| Premature Ajax-ulations: Ajax Security… It’s Still The Web |
[17 Sep 2007|05:41am] |
09:03 13.09.2007
Premature Ajax-ulations: Ajax Security… It’s Still The Web
Bryan Sullivan and Billy Hoffman gave a talk entitled Premature Ajax-ulations that came out of their work looking at Ajax applications, and seeing if they are secure.
They came to the common conclusion that Ajax is not inherently insecure, but ignoring security makes it so:
"The extra attack surface from Ajax is not from anything in the architecture but because you're adding functionality," Sullivan said. As your mouse glides smoothly over a Google Map, the application behind it is hard at work, constantly sending messages back and forth from the server to the client.

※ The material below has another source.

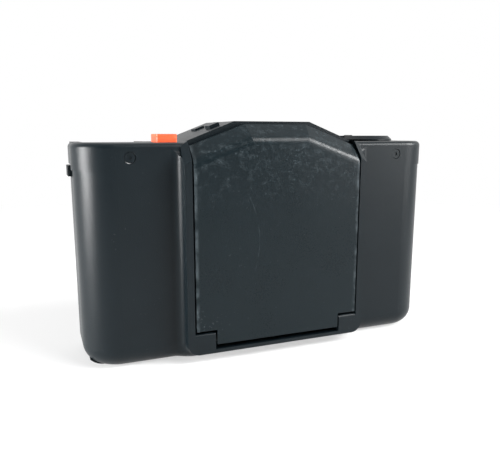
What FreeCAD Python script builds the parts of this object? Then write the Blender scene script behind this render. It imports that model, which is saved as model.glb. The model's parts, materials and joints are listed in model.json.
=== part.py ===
import FreeCAD, Part
import math
import os
import Sketcher

V = FreeCAD.Vector
os.makedirs("parts", exist_ok=True)
doc = FreeCAD.newDocument("FoldingCamera")

# ---------------------------------------------------------------- driving sizes, millimetres
SIZES = {
    # casing
    "body_width": 99.4, "body_depth": 31.0, "roof_height": 61.0, "shoulder_height": 55.8,
    "seam_height": 49.2, "shell_wall": 1.2, "plan_radius": 9.2, "foot_radius": 5.0,
    "cap_overhang": 0.3, "cap_edge_round": 1.3, "face_step": 3.8, "cove_radius": 2.3,
    "roof_inset": 12.8, "slope_foot_rim": 0.6, "back_split": 6.0, "seam_gap": 0.1,
    # raised housing and the door bay
    "housing_rim": 1.85, "housing_bottom": 2.5, "housing_corner": 3.0, "bay_half": 23.4,
    "bay_floor_depth": 5.9, "strip_top": 3.5,
    # drop-down door
    "door_gap": 0.4, "door_bottom": 4.8, "door_depth": 5.7, "door_skin": 1.6,
    "hinge_height": 5.6, "hinge_depth": 1.7, "hinge_pin_radius": 0.6, "running_gap": 0.05,
    "knuckle_round": 0.7, "foot_wall": 1.7, "foot_lip": -6.0,
    "knuckle_width": 5.4, "knuckle_top": 8.0, "notch_width": 5.8, "notch_top": 8.7,
    "door_top": 60.2, "door_shoulder": 54.9, "door_top_inset": 14.9, "door_foot_solid": 4.4,
    "bend_drop_side": 3.7, "bend_back_side": 3.9,
    # lens unit
    "lens_height": 29.0, "carrier_half": 17.0, "carrier_thick": 1.8, "tube_radius": 12.4,
    "glass_radius": 6.5, "aperture_ring_radius": 15.0, "focus_ring_radius": 13.6,
    "fit_gap": 0.3, "strut_inset": 2.8, "strut_length": 24.0, "strut_width": 3.0,
    "strut_thick": 1.0, "strut_depth": 3.6, "panel_bottom": 8.9, "strut_pivot_height": 20.0,
    # inside
    "film_plane": 9.0, "chassis_wall": 1.4, "frame_width": 36.0, "frame_height": 24.0,
    "chamber_radius": 12.5, "chamber_x": 34.8, "chamber_y": 2.05, "spool_x": 36.0, "spool_radius": 6.0,
    "sprocket_x": 23.5, "sprocket_radius": 4.0, "chassis_bottom": 2.8, "chassis_top": 46.8,
    # controls on the top
    "button_x": 27.65, "button_y": 4.9, "button_width": 5.1, "button_length": 7.2, "button_top": 57.75,
    "disc_x": 35.5, "disc_y": 2.9, "disc_radius": 8.5, "disc_top": 57.3,
    "disc_chamfer": 1.1, "shaft_radius": 2.0, "lever_inset": 11.7, "lever_y": 8.0,
    "lever_slot_front": -0.5, "lever_slot_length": 7.0, "lever_slot_bottom": 47.2,
    "lever_slot_top": 50.5,     "plug_x": 37.3, "plug_height": 52.3, "plug_radius": 1.4,
    "plug_recess": 0.15,
    "shoe_x": 39.2, "shoe_front": 0.6, "shoe_width": 18.6, "shoe_slot": 2.0, "shoe_lip": 2.3,
    "shoe_sheet": 0.5, "shoe_gap": 0.05, "counter_x": 26.9, "counter_y": 5.0, "counter_radius": 1.9,
    "counter_dial_radius": 2.0, "counter_offset": 0.9,
    "roof_lip": 6.0, "lip_round": 1.1, "lever_reach": 12.0, "lever_slot_reach": 13.2,
    "lever_arm_thick": 1.4,
    "lever_tip_thick": 2.6, "lever_tip_proud": 0.9, "hub_radius": 4.0,
    "finder_half": 8.0, "finder_bottom": 50.4, "finder_top": 58.6,     "eyepiece_half": 6.0,
    "eyepiece_bottom": 51.4, "eyepiece_top": 57.6, "cell_x": 15.0, "cell_radius": 3.0,
        # base
    "base_plate": 1.6, "back_wall": 0.9, "back_radius": 9.2, "tripod_x": 12.0, "tripod_y": 1.0,
    "tripod_radius": 3.175, "tripod_depth": 5.0, "rewind_button_radius": 1.8,
    "speed_dial_radius": 5.5, "key_radius": 5.0,
}
sheet = doc.addObject("Spreadsheet::Sheet", "Sizes")
for row, (alias, value) in enumerate(SIZES.items(), start=1):
    sheet.set("A%d" % row, alias)
    sheet.set("B%d" % row, repr(value))
    sheet.setAlias("B%d" % row, alias)
doc.recompute()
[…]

"Ajax is really cool. You just have to pay an extra price for the extra functionality," Sullivan said. That "extra price" includes following basic application security best practices and cultivating communication among development, QA and testing teams. Many of those security practices should already be familiar.
White Hat Security also concluded that Ajax doesn't cause a larger attack surface.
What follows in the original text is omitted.